You know that the traveler is just that; ie: a wire between two boxes. The hot and the neutral are just that. I've noticed that the electrician in my home used white and black. If I looking inside of the fuse panel I see the whites going to the neutral block and the black wires going the each individual breaker.

Travelers are a different color; one doesn't always match another one. The wires for the ceiling fans are also different colors and same set of ceiling fans are configured with one for the lighting and the other for the fan. For my Insteon / UPB setups I've gone to virtural three ways instead of using the travelers which are just capped and taped. Sometimes for whatever reasons short cuts are done...ran out of wire so to finish the job in a timely manner circumventing code - typically the home owner won't notice because the typical homeowner doesn't "look" or replace switches or trace electrical or even open electrical panels up. On a commercial basis I've seen it both ways where I've had confidence to the point of knowing everything is OK and done to my specifications then the other way where I've literally had to spend the entire night supervising everything having to worry about "short cuts"; lessons learned because when that happened never even considered vendor for new work.

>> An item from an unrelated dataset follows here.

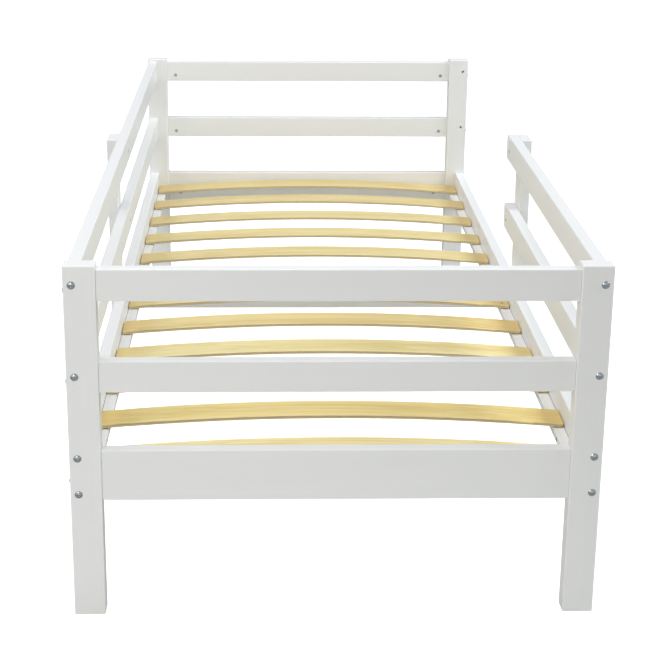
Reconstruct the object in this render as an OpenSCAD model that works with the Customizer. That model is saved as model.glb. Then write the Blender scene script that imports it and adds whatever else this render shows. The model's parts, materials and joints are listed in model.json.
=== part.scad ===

Typically the wiring of the 3 way switches are all the same whether you are using powerline or older style conventional switches (except for the virtual pieces).
 
ok is it possible to have only one set of neutrals on the aux side. The power on that side ( aux). With the dimmer side having no neutrals but a black wire going to light. Then how do you wire this thing. Should I just move the dimmer over to the aux side
 
Hello everyone.  Sorry to resurrect an old post, but I find myself in need of help in this area.  I've read through this post and others and I'm still a bit unsure of how to proceed.
 
Here's the situation:
 
I'm attempting to install a z-wave 3-way dimmer kit in place of existing 3-way switches.  The model that I'm installing is a 46512 and a 46510.  This will control a chandelier in my dining room.  There's one switch in my kitchen in a box that has three other switches and one in the dining room in a box that has two other switches.  The hot wire (line) is in the box in the kitchen.
 
Each switch that I removed had a ground wire, two black wires and a red wire.
 
I verified which black wire was hot in the kitchen switch box, and I connected that to the "line" terminal on the 45612.  I connected the other black wire to the "load" terminal.  I connected the red wire to the "traveler" terminal and the bare wire to the "ground" terminal.  
 
In the dining room box, I tied the two black wires together and capped them with a wire nut.  I connected the red wire to the "traveler" terminal on the 45610 and I connected the bare copper wire to the "ground" terminal.  I then fished into the back of the switch box and found the white neutral wire bundle.  It has two white wires - one that goes back to the kitchen switch box and one that goes to the chandelier.  I added another white wire to this bundle and connected it to the "neutral" terminal on the 45610.  It is interesting to note that the white ground wire in the kitchen switch box is tied into a large bundle of neutral wires from the other switches in that box.  I see that the instruction manual mentions that I should separate bundles like this, but I'm not really sure how to do that.  I suspect that this is my issue.
 
As it stands now, the light can be correctly controlled with the 45612 in the kitchen switch box.  It has on/off functionality as well as dimming functionality.  It was easily connected to my z-wave system.  The 45610 aux switch, on the other hand, is not working properly.  It will not turn the chandelier on or off.  If the chandelier is on, then it will cause it to flicker when held in the "up" or "on" position.  I did try switching the switches to the other switch box, but they wouldn't work at all in that configuration.
 
Any help would be greatly appreciated.  I plan to call my electrician tomorrow if I can't sort this out.
 
Thanks!
 
Dennis
 
Additional notes.
 
I was able to successfully switch the 45610 to the kitchen box (where the hot wire is located) per the instructions.  The 45612 is now in the dining room box, and it works perfectly.  The 45610 still doesn't work.  I'm at a loss as to where to go next.